В то время как восточные греческие державы — Спарта, Афины и Фивы — низошли, таким образом, одна за другой, на уровень государств средней величины, — рухнуло и грандиозное здание, воздвигнутое Дионисием в Сицилии. В минуту наибольшей опасности, когда независимости и, может быть, самому существованию сицилийских греков грозил смертельный удар, сиракузцы отказались от политической свободы и вручили высшую власть одному человеку. Эта жертва не оказалась бесплодной; тирания доставила Сицилии полвека внутреннего мира и небывалое внешнее могущество. Но в этот долгий период мира подросло поколение, которому гроза карфагенских нашествий была знакома только по рассказам отцов и дедов и которое не понимало, чем, собственно, оправдывается существование военной монархии, раз независимости Сицилии ни с какой стороны не грозит опасность.

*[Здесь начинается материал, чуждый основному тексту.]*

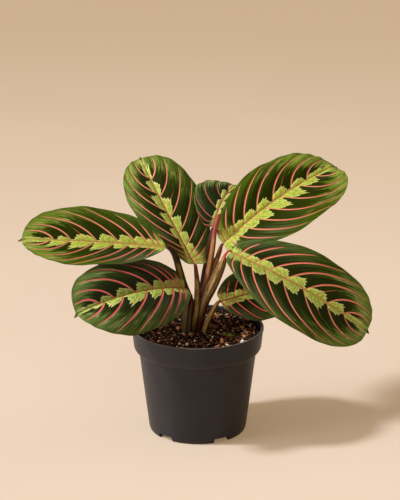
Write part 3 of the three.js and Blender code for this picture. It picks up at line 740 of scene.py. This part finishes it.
# Leaf pattern. A lobe's reach is given from one rib to the next, where it stands alone and where it has run
# together with the others. Each pair is where a change starts and where it is done: the first four count
# ribs, the next three are shares of the length. A vein widens from its start and thins again, in millimetres,
# and the midrib thins from base to tip.
LONE_LOBE = ((0.0, 0.55), (0.19, 0.9), (0.24, 0.8), (0.43, 1.14), (0.49, 0.84), (0.61, 0.92), (0.67, 0.56),
             (0.76, 0.54), (0.82, 0.24), (0.92, 0.2), (1.0, 0.14))
JOINED_LOBE = ((0.0, 0.86), (0.26, 1.0), (0.32, 0.9), (0.56, 1.05), (0.63, 0.88), (0.8, 0.92), (0.86, 0.84),
               (1.0, 0.84))
LOBES_PART = (2.6, 6.2)
LAST_LOBE = (8.0, 8.5)
FIRST_RIB = (0.4, 0.6)
LAST_RIB = (8.4, 8.6)
BASE_STREAKS = (0.02, 0.16)
LIME_END = (0.92, 0.99)
GLOW_END = (0.03, 0.17)
VEIN_GIRTH = (0.44, 0.26)
MIDRIB_GIRTH = (0.92, 0.62)
TWIG_PLACE = 0.46
RELIEF_DEPTH = 0.0012


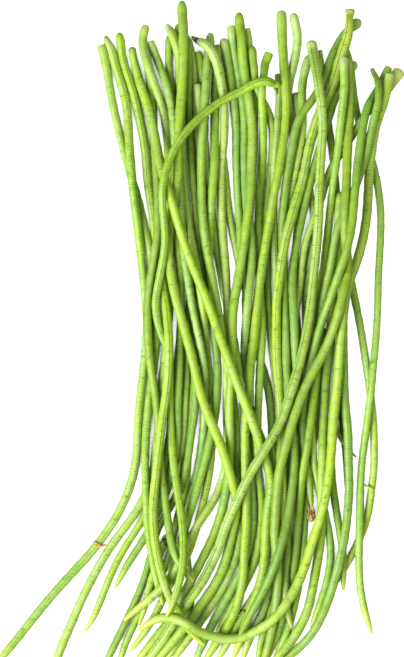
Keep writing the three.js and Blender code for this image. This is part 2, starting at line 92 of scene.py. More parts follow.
def readValue(tree, name):
    # a number that the mesh holds at each point
    node = tree.nodes.new("ShaderNodeAttribute")
    node.attribute_name = name
    return node.outputs["Fac"]


def noiseOn(tree, scale, detail):
    place = tree.nodes.new("ShaderNodeTexCoord").outputs["Object"]
    node = tree.nodes.new("ShaderNodeTexNoise")
    node.inputs["Scale"].default_value = scale
    node.inputs["Detail"].default_value = detail
    tree.links.new(place, node.inputs["Vector"])
    return node.outputs["Fac"]


# camera, light and floor

studio = {
    "aim": (0.00490, 0.01172, 0.007),      # the middle of the view, in metres
    "viewHeight": 0.56125,                 # how much ground the picture's long side takes in
    "lens": 200.0, "sensor": 36.0, "clipEnd": 20.0,
    "keyPlace": (-1.45, -1.10, 1.75), "keySize": 1.7, "keyPower": 144.0, "keyColour": (1.0, 1.0, 1.0),
    "fillPlace": (1.6, 0.6, 1.6), "fillSize": 1.6, "fillPower": 20.0, "fillColour": (0.95, 1.0, 0.4),
    "skyStrength": 0.64, "skyColour": (0.95, 1.0, 0.72),
    "skyRise": 0.30,                       # height over the horizon at which the sky is at full strength
    "skyLean": (-0.75, -0.60, 0.25), "skyDim": 0.18, "skyBright": 1.5,  # brighter towards the lower left
    "floorSize": 6.0, "floorColour": (0.30, 0.31, 0.30), "floorRoughness": 0.9,
    "floorGlow": 1.0, "glowColour": (1.0, 1.0, 1.0),
    # painted shade on the paper: its glow falls where pods shut in the air over it
    "gapReach": 0.016, "gapDark": 0.13, "gapClear": 0.19,  # how the paper darkens where pods shut it in
}


def makeCamera():
    # straight above the aim, where view height over distance equals sensor over lens
    scene = bpy.context.scene
    data = bpy.data.cameras.new("camera")
    data.lens, data.sensor_fit, data.sensor_height = studio["lens"], "VERTICAL", studio["sensor"]
    data.clip_end = studio["clipEnd"]
    camera = bpy.data.objects.new("camera", data)
    scene.collection.objects.link(camera)
    distance = studio["viewHeight"] * studio["lens"] / studio["sensor"]
    x, y, z = studio["aim"]
    camera.location = (x, y, z + distance)
    scene.camera = camera


def areaLight(name):
    # a round lamp that faces the aim
    place = studio[name + "Place"]
    data = bpy.data.lights.new(name + "Light", "AREA")
    data.shape, data.size = "DISK", studio[name + "Size"]
    data.energy, data.color = studio[name + "Power"], studio[name + "Colour"]
    light = bpy.data.objects.new(name + "Light", data)
    bpy.context.scene.collection.objects.link(light)
    light.location = place
    aim = np.array(studio["aim"]) - np.array(place)
    tilt, heading = math.acos(-aim[2] / np.linalg.norm(aim)), math.atan2(aim[1], aim[0])
    light.rotation_euler = (tilt, 0.0, heading - math.pi / 2)


def makeSky():
    # brightness = a rise from nothing at the horizon * a share that grows towards skyLean
    world = bpy.data.worlds.new("sky")
    world.use_nodes = True
    tree = world.node_tree
    background = tree.nodes["Background"]
    feed(tree, studio["skyColour"], background.inputs["Color"])
    direction = tree.nodes.new("ShaderNodeTexCoord").outputs["Generated"]
    axes = tree.nodes.new("ShaderNodeSeparateXYZ")
    tree.links.new(direction, axes.inputs[0])
    rise = remap(tree, axes.outputs["Z"], (0.0, studio["skyRise"], 0.0, studio["skyStrength"]), "LINEAR")
    lean = tree.nodes.new("ShaderNodeVectorMath")
    lean.operation = "DOT_PRODUCT"
    lean.inputs[1].default_value = studio["skyLean"]
    tree.links.new(direction, lean.inputs[0])
    share = remap(tree, lean.outputs["Value"], (-1.0, 1.0, studio["skyDim"], studio["skyBright"]), "LINEAR")
    tree.links.new(numberMath(tree, "MULTIPLY", rise, share), background.inputs["Strength"])
    bpy.context.scene.world = world


def makeFloor():
    # paper that glows evenly, with painted shade where the air over it is shut in: glow rises with the open
    # share of the air
    half = studio["floorSize"] / 2
    corners = [(-half, -half, 0), (half, -half, 0), (half, half, 0), (-half, half, 0)]
    mesh = bpy.data.meshes.new("floor")
    mesh.from_pydata(corners, [], [(0, 1, 2, 3)])
    floor = bpy.data.objects.new("floor", mesh)
    bpy.context.scene.collection.objects.link(floor)
    material, tree, shader = newMaterial("floorPaper")
    feed(tree, studio["floorColour"], shader.inputs["Base Color"])
    feed(tree, studio["floorRoughness"], shader.inputs["Roughness"])
    feed(tree, studio["glowColour"], shader.inputs["Emission Color"])
    openAir = tree.nodes.new("ShaderNodeAmbientOcclusion")
    openAir.inputs["Distance"].default_value = studio["gapReach"]
    limits = (studio["gapDark"], studio["gapClear"], 0.0, studio["floorGlow"])
    glow = remap(tree, openAir.outputs["AO"], limits, "LINEAR")
    tree.links.new(glow, shader.inputs["Emission Strength"])
    mesh.materials.append(material)
    floor.visible_glossy = False  # the paper lights the pods, and shows in no sheen


def makeStudio():
    bpy.context.scene.view_settings.view_transform = "Standard"
    makeCamera()
    areaLight("key")
    areaLight("fill")
    makeSky()
    makeFloor()
    print("studio ready")


# routes: read out of a solid, and made smooth

routeForm = {
    "decimals": 6,                          # a solid's corners that agree to a micrometre are one point
    "sweeps": 4,                            # walks from end to end before a pole is surely found
    "samples": 6000,                        # points on a curve before it is cut into even steps
    "firstRings": (0.08, 0.2, 0.4, 0.68),   # rings in the first step, where the stem end rounds off
    "nextRing": 1.45,                       # and one in the second
}


def walkRings(joined, start):
    # each ring holds the neighbours of the ring before it that haven't been met yet
    rings, seen = [np.array([start])], np.zeros(len(joined), bool)
    seen[start] = True
    while True:
        ahead = joined[rings[-1]].any(0) & ~seen
        if not ahead.any():
            return rings
        seen |= ahead
        rings.append(np.flatnonzero(ahead))


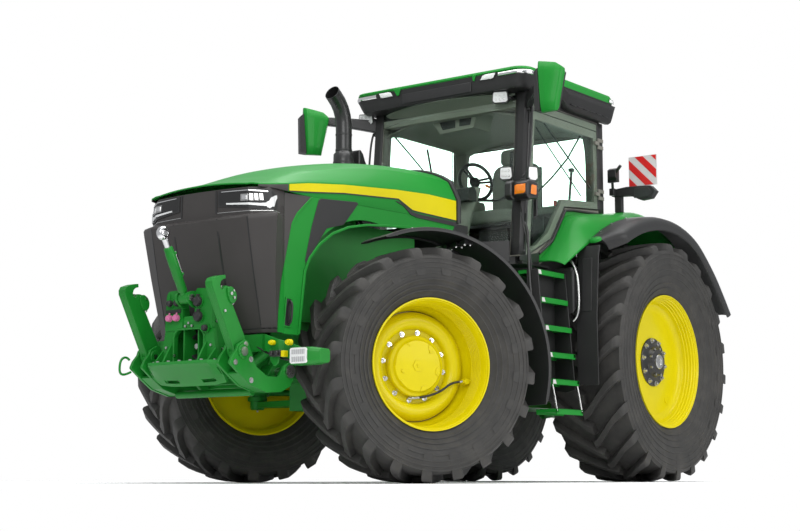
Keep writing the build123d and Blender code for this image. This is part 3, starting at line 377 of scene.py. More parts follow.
def thicken(thing, thickness, offset=-1.0):
    """Gives an open surface a wall."""
    wall = thing.modifiers.new("wall", "SOLIDIFY")
    wall.thickness = thickness
    wall.offset = offset


def turns(count, start=0.0):
    """Angles of a full turn in even steps."""
    return [start + 2 * math.pi * k / count for k in range(count)]


def polar(radius, angle):
    return radius * math.cos(angle), radius * math.sin(angle)


def about(place, degrees, axis="Z"):
    """A matrix at a place, turned about one axis."""
    return Matrix.Translation(place) @ Matrix.Rotation(math.radians(degrees), 4, axis)


def loft(bm, rows, close=False):
    """A skin over rows of points, with a face at both ends."""
    verts = grid(bm, rows, close=close)
    bm.faces.new(verts[0])
    bm.faces.new(verts[-1][::-1])


def bolt_circle(bm, centre, circle, length, radius, count, material=0):
    """Bolts that point ahead, on a circle round a centre."""
    for a in turns(count):
        foot = centre + Vector((0, *polar(circle, a)))
        rod(bm, foot, foot + Vector((length, 0, 0)), radius, 6, material)


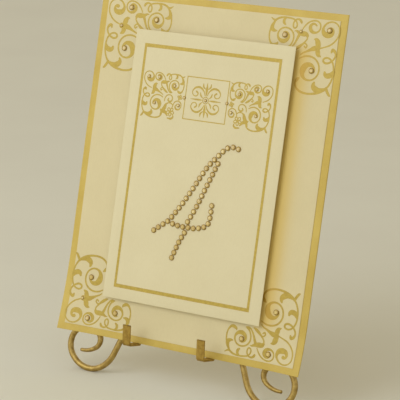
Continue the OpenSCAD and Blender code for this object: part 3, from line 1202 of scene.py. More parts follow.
@dataclass
class CardHooks:
    """The two hooks of flat strap: tab behind the card, shelf under it and finger in front.

    Args:
        width, thickness: size of the strap.
        spacing: distance between the middles of the two hooks.
        shift: how far the pair lies to the right of the easel's middle.
        tab_top, tab_depth: height of the tab's upper end and depth of its middle.
        bends: straight lengths and bends from the tab's top to the finger's end.
        edge: radius of the strap's rounded edges.
        softening: how far in, in radii of the edge, the rounding's middle ring lies.
    """

    width: float = 6.35
    thickness: float = 1.5
    spacing: float = 62.6
    shift: float = -3.6
    tab_top: float = 19.0
    tab_depth: float = 2.55
    bends: Sequence[Triple] = ((18.7, 1.25, 90), (11.8, 2.25, 80), (13.007, 0, 0))
    edge: float = 0.35
    softening: float = 0.3

    def middle(self, side: int) -> float:
        """Place across of the left hook, at side -1, or the right one, at side 1."""
        return self.shift + side * self.spacing / 2

    def strap(self) -> Shape:
        """One strap: a rounded section follows the line of bends, drawn in at both ends.

        Returns:
            The closed strap in u, v and w, its middle at u = 0.
        """
        edge, soft = self.edge, self.softening
        line = WirePath(self.bends, step=5).line()
        start, end = line[0], line[-1]
        onwards = np.array([math.cos(end[2]), math.sin(end[2]), 0])
        line = np.concatenate([
            [start, start + [soft * edge, 0, 0], start + [edge, 0, 0]], line[1:-1],
            [end - edge * onwards, end - soft * edge * onwards, end]])
        full = rounded_rectangle(self.width, self.thickness, edge, 3)
        nearly = rounded_rectangle(self.width - 2 * soft * edge, self.thickness - 2 * soft * edge,
                                   0.8 * edge, 3)
        small = rounded_rectangle(self.width - 2 * edge, self.thickness - 2 * edge, 0.05, 3)
        across, out = np.moveaxis(
            np.array([small, nearly] + [full] * (len(line) - 4) + [nearly, small]), -1, 0)
        x, y, heading = np.moveaxis(line[:, :, None], 1, 0)
        return tube_shape(np.stack([across, self.tab_top - (x - out * np.sin(heading)),
                                    y + out * np.cos(heading) - self.tab_depth], -1))

    def build(self, finishes: Finishes) -> None:
        """Builds and dresses both hooks.

        Args:
            finishes: the materials.
        """
        strap = self.strap()
        for side, name, node in ((-1, "left_hook_strap", "left_card_hook"),
                                 (1, "right_hook_strap", "right_card_hook")):
            Piece(name, Body.EASEL, Slot.STRAP, finishes.strap, (node,), Smooth.WIRE).make(
                CARD_PLANE.lay(strap.moved(self.middle(side), 0, 0)))


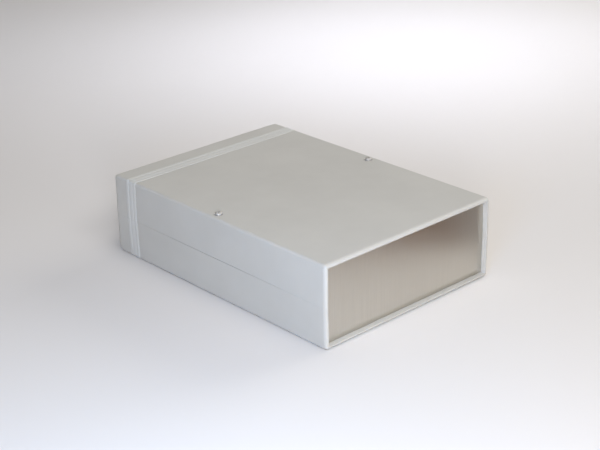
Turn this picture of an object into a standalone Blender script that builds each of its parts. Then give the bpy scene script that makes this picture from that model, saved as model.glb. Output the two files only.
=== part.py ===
"""Desktop instrument case: two moulded half shells, accent strips, metal end panels and screws.

Units are metres and +Z is up. The origin is the centre of the footprint on the table. The front
panel faces -Y, the accent strips lie near the rear, and the two halves meet at mid-height.
"""
import math

import bmesh
import bpy

# Outer body
WIDTH = 0.183
DEPTH = 0.260
HEIGHT = 0.070
WALL = 0.003
DRAFT = 0.0005
EDGE_RADIUS = 0.0025
EDGE_STEPS = 5
PARTING_Z = HEIGHT / 2
GAP = 0.0003

# End panels and the grooves that hold them
PANEL_THICKNESS = 0.0015
PANEL_RECESS = 0.0045
GROOVE_FLOOR = 0.0016
BACKING_RIB_THICKNESS = 0.002
BACKING_RIB_DEPTH = 0.006

# Accent strips: a U in each half, let into a channel near the rear
STRIP_FRONT_Y = 0.1005
STRIP_REAR_Y = 0.1130
STRIP_SIDE_GAP = 0.0002
STRIP_PROUD = 0.0005
STRIP_MIDDLE_PROUD = 0.00025
STRIP_RIDGE = 0.0022
STRIP_THICKNESS = 0.0017
CHANNEL_DEPTH = 0.0015
STRIP_GROUND_CLEARANCE = 0.0002

# Lip that locates the cover on the tray
LIP_THICKNESS = 0.0012
LIP_HEIGHT = 0.0017
LIP_SETBACK = 0.0002
LIP_LENGTH = 0.236
LIP_ROOT = 0.0015

# Screws, their pillars and the threaded inserts
SCREW_X = 0.084
SCREW_SIDES = {"left": -1, "right": 1}
SHANK_RADIUS = 0.00145
SHANK_LENGTH = 0.014
SHANK_TIP_CHAMFER = 0.0005
HEAD_RADIUS = 0.003
HEAD_HEIGHT = 0.0022
HEAD_RIM = 0.0008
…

Однако, пока жив был старый Дионисий, все оставалось спокойным; мало того — единовластие было уже настолько упрочено, что и смена на престоле совершилась без всякой помехи. Только раздор, вспыхнувший вскоре в недрах самого царствующего дома, подал республиканской оппозиции новые надежды. Со времени изгнания Диона (выше, с. 127) все взоры были обращены на него как на человека, по своим талантам, высокому социальному положению и обширной популярности наиболее пригодного стать во главе революционного движения. Сам Дион, вероятно, с первого же дня решил вернуться в отечество с оружием в руках, но был достаточно умен, чтобы не делать такой попытки до наступления благоприятной минуты. Он поселился в Афинах, где, поддерживая близкие отношения со своим другом Платоном и остальными членами Академии, по-видимому, всецело отдавался философским занятиям; отсюда он завязывал сношения с политическими деятелями различных городов. Наконец Дионисий начал догадываться об его замыслах; он лишил Диона права пользоваться доходом с его огромных имений, которое до сих пор оставлял ему, велел своей сестре Арете развестись с Дионом и выдал ее за Тимократа, коменданта Сиракузской крепости.